**EXERCISE INSTRUCTIONS:** Reproduce all records exactly.

— Start of SUPPLIED DATA —

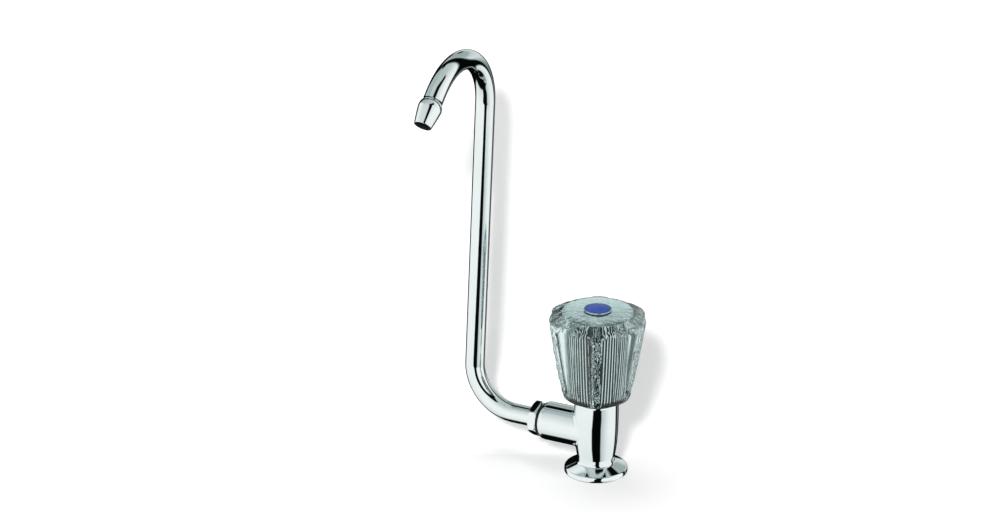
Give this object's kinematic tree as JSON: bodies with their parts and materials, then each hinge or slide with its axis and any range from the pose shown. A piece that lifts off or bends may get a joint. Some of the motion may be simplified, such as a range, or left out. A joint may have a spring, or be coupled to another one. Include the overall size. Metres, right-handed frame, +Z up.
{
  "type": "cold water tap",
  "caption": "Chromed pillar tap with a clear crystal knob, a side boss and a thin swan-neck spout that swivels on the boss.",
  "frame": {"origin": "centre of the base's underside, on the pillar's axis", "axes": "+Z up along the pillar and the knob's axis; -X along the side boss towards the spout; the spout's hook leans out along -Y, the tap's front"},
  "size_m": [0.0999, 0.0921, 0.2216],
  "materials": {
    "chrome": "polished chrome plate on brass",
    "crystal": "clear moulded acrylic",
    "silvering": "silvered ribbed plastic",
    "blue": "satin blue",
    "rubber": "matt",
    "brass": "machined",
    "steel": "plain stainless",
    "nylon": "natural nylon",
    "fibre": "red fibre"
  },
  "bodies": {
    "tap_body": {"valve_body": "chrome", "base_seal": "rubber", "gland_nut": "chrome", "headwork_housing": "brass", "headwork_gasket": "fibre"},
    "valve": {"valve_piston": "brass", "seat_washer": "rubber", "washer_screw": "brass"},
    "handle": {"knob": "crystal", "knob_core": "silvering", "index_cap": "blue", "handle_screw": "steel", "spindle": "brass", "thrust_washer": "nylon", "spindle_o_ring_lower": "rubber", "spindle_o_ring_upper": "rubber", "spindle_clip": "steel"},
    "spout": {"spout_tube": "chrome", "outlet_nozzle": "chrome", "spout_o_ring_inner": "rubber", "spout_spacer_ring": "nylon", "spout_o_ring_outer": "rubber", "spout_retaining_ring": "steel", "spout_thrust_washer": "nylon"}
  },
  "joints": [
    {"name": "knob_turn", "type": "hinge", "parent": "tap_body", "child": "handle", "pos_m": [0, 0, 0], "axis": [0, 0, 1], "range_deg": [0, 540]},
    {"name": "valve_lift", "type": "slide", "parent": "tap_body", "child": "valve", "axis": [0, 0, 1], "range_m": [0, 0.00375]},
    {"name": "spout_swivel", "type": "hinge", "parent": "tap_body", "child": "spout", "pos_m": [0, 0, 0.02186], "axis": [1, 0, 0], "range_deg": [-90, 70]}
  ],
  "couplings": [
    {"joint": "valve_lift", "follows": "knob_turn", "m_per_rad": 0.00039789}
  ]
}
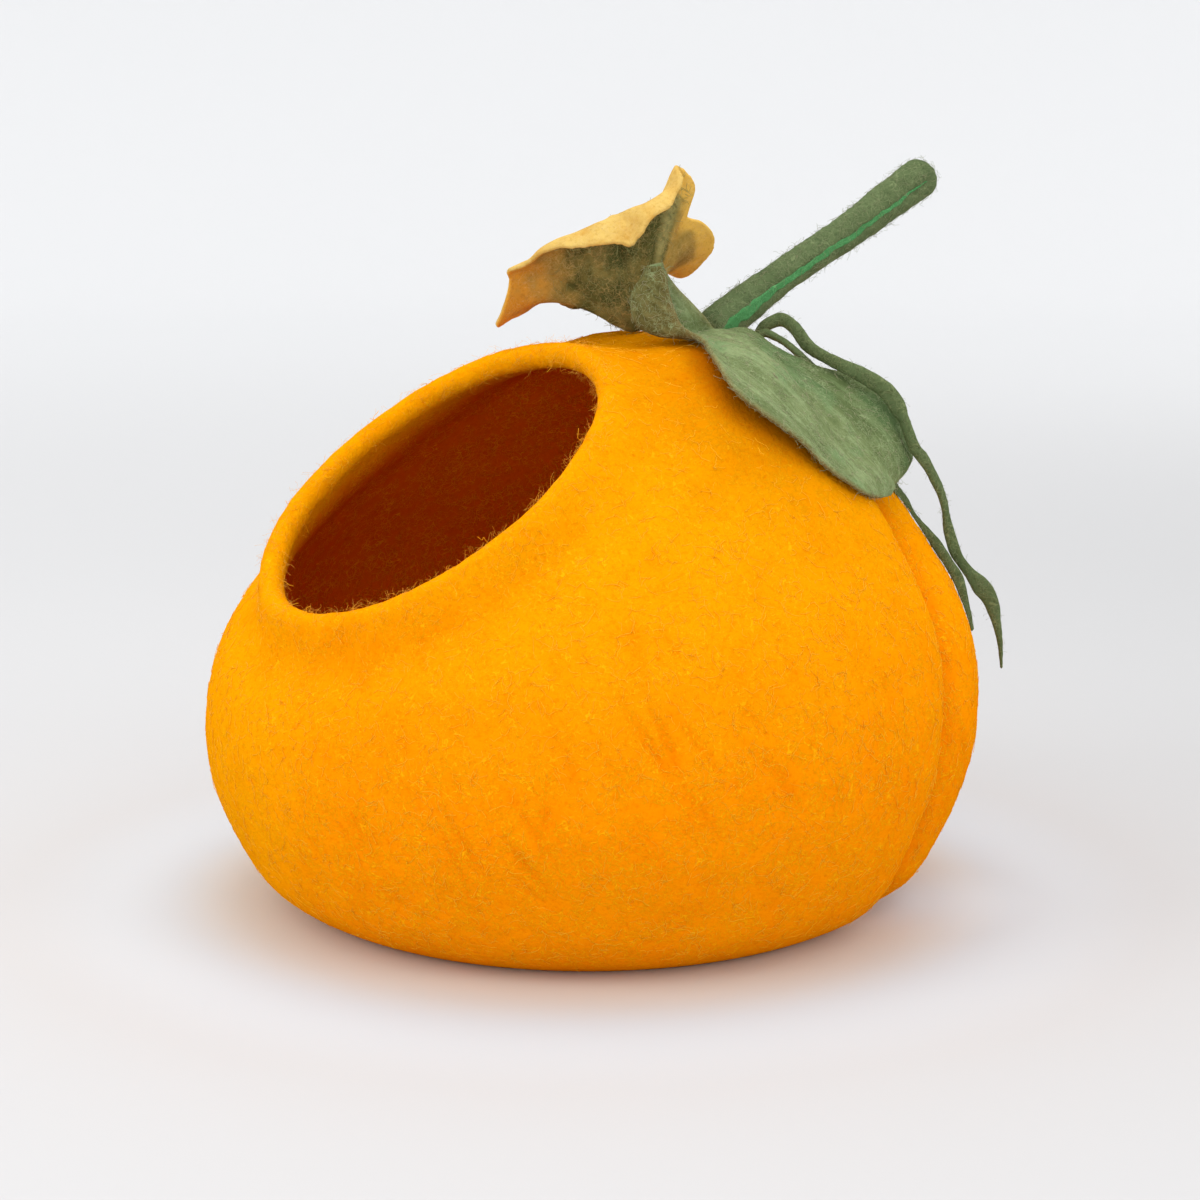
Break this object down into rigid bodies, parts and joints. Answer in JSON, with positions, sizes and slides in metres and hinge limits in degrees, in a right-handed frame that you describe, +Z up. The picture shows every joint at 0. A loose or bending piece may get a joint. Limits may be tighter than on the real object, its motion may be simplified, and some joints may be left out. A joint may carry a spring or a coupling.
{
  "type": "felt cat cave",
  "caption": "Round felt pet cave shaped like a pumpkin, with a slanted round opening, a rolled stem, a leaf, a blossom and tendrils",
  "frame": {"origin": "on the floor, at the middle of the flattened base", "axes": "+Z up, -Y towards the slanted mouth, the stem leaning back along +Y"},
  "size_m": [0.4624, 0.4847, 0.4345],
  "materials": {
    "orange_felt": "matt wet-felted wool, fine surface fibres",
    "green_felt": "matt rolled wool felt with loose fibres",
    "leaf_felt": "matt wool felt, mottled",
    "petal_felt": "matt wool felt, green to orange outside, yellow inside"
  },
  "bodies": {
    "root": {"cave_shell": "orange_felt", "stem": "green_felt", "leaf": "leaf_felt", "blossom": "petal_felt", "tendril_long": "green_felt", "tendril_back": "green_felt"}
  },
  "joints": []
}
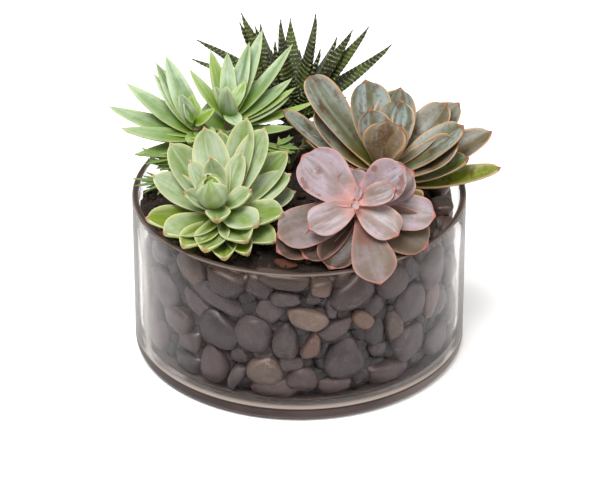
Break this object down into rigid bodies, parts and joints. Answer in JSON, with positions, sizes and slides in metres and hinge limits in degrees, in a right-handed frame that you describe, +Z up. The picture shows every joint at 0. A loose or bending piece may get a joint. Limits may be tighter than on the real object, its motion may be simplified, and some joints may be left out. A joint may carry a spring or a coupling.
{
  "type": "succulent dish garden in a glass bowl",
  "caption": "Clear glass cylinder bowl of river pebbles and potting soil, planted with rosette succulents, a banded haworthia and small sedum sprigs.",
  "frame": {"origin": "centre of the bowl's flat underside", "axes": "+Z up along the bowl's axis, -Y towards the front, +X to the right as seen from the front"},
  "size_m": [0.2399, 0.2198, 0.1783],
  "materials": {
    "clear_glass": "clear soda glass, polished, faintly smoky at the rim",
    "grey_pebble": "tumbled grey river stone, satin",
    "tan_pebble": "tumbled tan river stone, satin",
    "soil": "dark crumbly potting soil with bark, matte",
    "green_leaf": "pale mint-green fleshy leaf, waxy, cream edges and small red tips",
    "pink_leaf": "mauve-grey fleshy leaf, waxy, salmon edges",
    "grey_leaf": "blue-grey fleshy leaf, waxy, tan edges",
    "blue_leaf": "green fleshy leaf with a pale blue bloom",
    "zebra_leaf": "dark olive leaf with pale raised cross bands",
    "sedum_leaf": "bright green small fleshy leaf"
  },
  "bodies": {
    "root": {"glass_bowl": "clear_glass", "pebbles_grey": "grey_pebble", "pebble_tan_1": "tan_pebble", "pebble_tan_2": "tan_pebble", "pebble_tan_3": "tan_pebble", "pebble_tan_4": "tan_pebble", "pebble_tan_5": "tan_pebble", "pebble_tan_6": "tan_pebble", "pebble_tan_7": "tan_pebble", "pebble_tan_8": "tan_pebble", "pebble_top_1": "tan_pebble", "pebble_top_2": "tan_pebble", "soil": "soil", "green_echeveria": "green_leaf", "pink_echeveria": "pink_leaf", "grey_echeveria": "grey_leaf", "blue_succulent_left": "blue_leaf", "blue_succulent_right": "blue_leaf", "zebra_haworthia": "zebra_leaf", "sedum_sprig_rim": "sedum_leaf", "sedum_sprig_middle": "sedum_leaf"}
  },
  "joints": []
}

— End of SUPPLIED DATA —

**WRITTEN RESPONSE:**
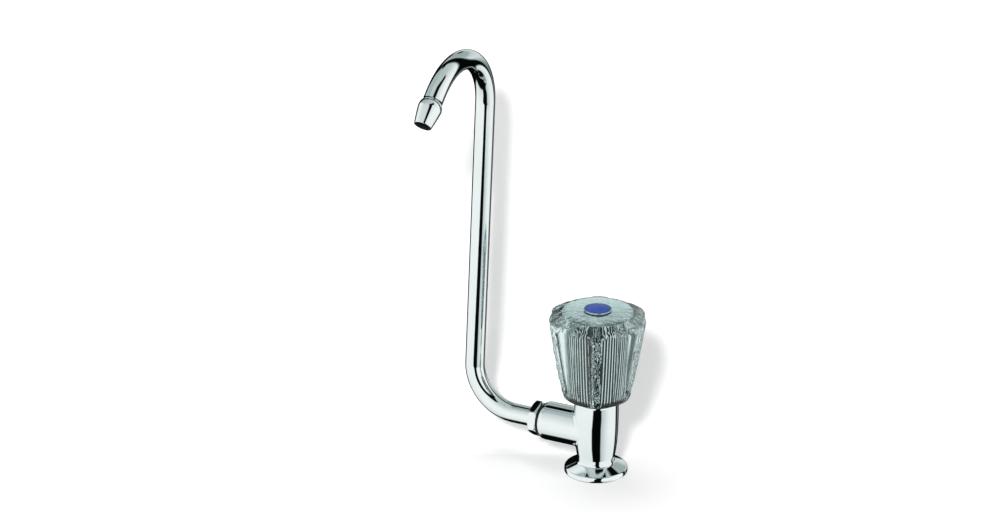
Give this object's kinematic tree as JSON: bodies with their parts and materials, then each hinge or slide with its axis and any range from the pose shown. A piece that lifts off or bends may get a joint. Some of the motion may be simplified, such as a range, or left out. A joint may have a spring, or be coupled to another one. Include the overall size. Metres, right-handed frame, +Z up.
{
  "type": "cold water tap",
  "caption": "Chromed pillar tap with a clear crystal knob, a side boss and a thin swan-neck spout that swivels on the boss.",
  "frame": {"origin": "centre of the base's underside, on the pillar's axis", "axes": "+Z up along the pillar and the knob's axis; -X along the side boss towards the spout; the spout's hook leans out along -Y, the tap's front"},
  "size_m": [0.0999, 0.0921, 0.2216],
  "materials": {
    "chrome": "polished chrome plate on brass",
    "crystal": "clear moulded acrylic",
    "silvering": "silvered ribbed plastic",
    "blue": "satin blue",
    "rubber": "matt",
    "brass": "machined",
    "steel": "plain stainless",
    "nylon": "natural nylon",
    "fibre": "red fibre"
  },
  "bodies": {
    "tap_body": {"valve_body": "chrome", "base_seal": "rubber", "gland_nut": "chrome", "headwork_housing": "brass", "headwork_gasket": "fibre"},
    "valve": {"valve_piston": "brass", "seat_washer": "rubber", "washer_screw": "brass"},
    "handle": {"knob": "crystal", "knob_core": "silvering", "index_cap": "blue", "handle_screw": "steel", "spindle": "brass", "thrust_washer": "nylon", "spindle_o_ring_lower": "rubber", "spindle_o_ring_upper": "rubber", "spindle_clip": "steel"},
    "spout": {"spout_tube": "chrome", "outlet_nozzle": "chrome", "spout_o_ring_inner": "rubber", "spout_spacer_ring": "nylon", "spout_o_ring_outer": "rubber", "spout_retaining_ring": "steel", "spout_thrust_washer": "nylon"}
  },
  "joints": [
    {"name": "knob_turn", "type": "hinge", "parent": "tap_body", "child": "handle", "pos_m": [0, 0, 0], "axis": [0, 0, 1], "range_deg": [0, 540]},
    {"name": "valve_lift", "type": "slide", "parent": "tap_body", "child": "valve", "axis": [0, 0, 1], "range_m": [0, 0.00375]},
    {"name": "spout_swivel", "type": "hinge", "parent": "tap_body", "child": "spout", "pos_m": [0, 0, 0.02186], "axis": [1, 0, 0], "range_deg": [-90, 70]}
  ],
  "couplings": [
    {"joint": "valve_lift", "follows": "knob_turn", "m_per_rad": 0.00039789}
  ]
}
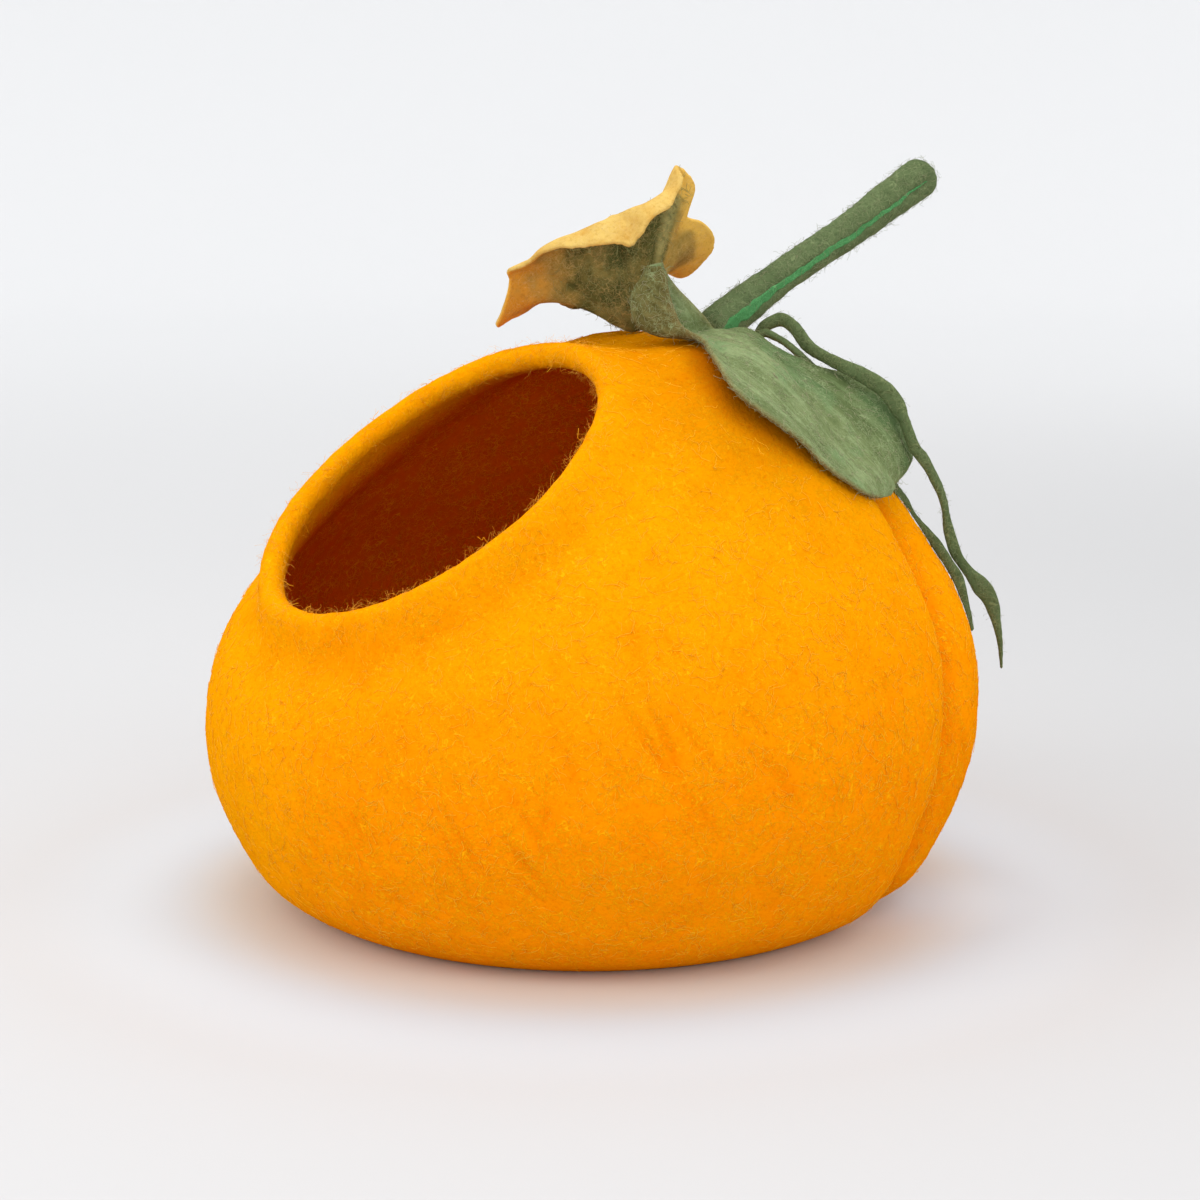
Break this object down into rigid bodies, parts and joints. Answer in JSON, with positions, sizes and slides in metres and hinge limits in degrees, in a right-handed frame that you describe, +Z up. The picture shows every joint at 0. A loose or bending piece may get a joint. Limits may be tighter than on the real object, its motion may be simplified, and some joints may be left out. A joint may carry a spring or a coupling.
{
  "type": "felt cat cave",
  "caption": "Round felt pet cave shaped like a pumpkin, with a slanted round opening, a rolled stem, a leaf, a blossom and tendrils",
  "frame": {"origin": "on the floor, at the middle of the flattened base", "axes": "+Z up, -Y towards the slanted mouth, the stem leaning back along +Y"},
  "size_m": [0.4624, 0.4847, 0.4345],
  "materials": {
    "orange_felt": "matt wet-felted wool, fine surface fibres",
    "green_felt": "matt rolled wool felt with loose fibres",
    "leaf_felt": "matt wool felt, mottled",
    "petal_felt": "matt wool felt, green to orange outside, yellow inside"
  },
  "bodies": {
    "root": {"cave_shell": "orange_felt", "stem": "green_felt", "leaf": "leaf_felt", "blossom": "petal_felt", "tendril_long": "green_felt", "tendril_back": "green_felt"}
  },
  "joints": []
}
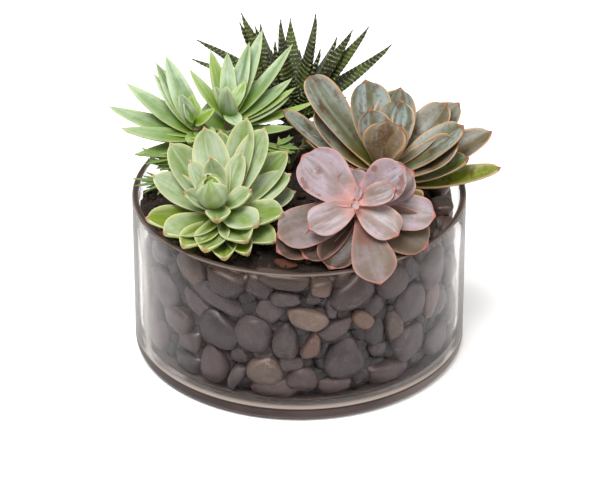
Break this object down into rigid bodies, parts and joints. Answer in JSON, with positions, sizes and slides in metres and hinge limits in degrees, in a right-handed frame that you describe, +Z up. The picture shows every joint at 0. A loose or bending piece may get a joint. Limits may be tighter than on the real object, its motion may be simplified, and some joints may be left out. A joint may carry a spring or a coupling.
{
  "type": "succulent dish garden in a glass bowl",
  "caption": "Clear glass cylinder bowl of river pebbles and potting soil, planted with rosette succulents, a banded haworthia and small sedum sprigs.",
  "frame": {"origin": "centre of the bowl's flat underside", "axes": "+Z up along the bowl's axis, -Y towards the front, +X to the right as seen from the front"},
  "size_m": [0.2399, 0.2198, 0.1783],
  "materials": {
    "clear_glass": "clear soda glass, polished, faintly smoky at the rim",
    "grey_pebble": "tumbled grey river stone, satin",
    "tan_pebble": "tumbled tan river stone, satin",
    "soil": "dark crumbly potting soil with bark, matte",
    "green_leaf": "pale mint-green fleshy leaf, waxy, cream edges and small red tips",
    "pink_leaf": "mauve-grey fleshy leaf, waxy, salmon edges",
    "grey_leaf": "blue-grey fleshy leaf, waxy, tan edges",
    "blue_leaf": "green fleshy leaf with a pale blue bloom",
    "zebra_leaf": "dark olive leaf with pale raised cross bands",
    "sedum_leaf": "bright green small fleshy leaf"
  },
  "bodies": {
    "root": {"glass_bowl": "clear_glass", "pebbles_grey": "grey_pebble", "pebble_tan_1": "tan_pebble", "pebble_tan_2": "tan_pebble", "pebble_tan_3": "tan_pebble", "pebble_tan_4": "tan_pebble", "pebble_tan_5": "tan_pebble", "pebble_tan_6": "tan_pebble", "pebble_tan_7": "tan_pebble", "pebble_tan_8": "tan_pebble", "pebble_top_1": "tan_pebble", "pebble_top_2": "tan_pebble", "soil": "soil", "green_echeveria": "green_leaf", "pink_echeveria": "pink_leaf", "grey_echeveria": "grey_leaf", "blue_succulent_left": "blue_leaf", "blue_succulent_right": "blue_leaf", "zebra_haworthia": "zebra_leaf", "sedum_sprig_rim": "sedum_leaf", "sedum_sprig_middle": "sedum_leaf"}
  },
  "joints": []
}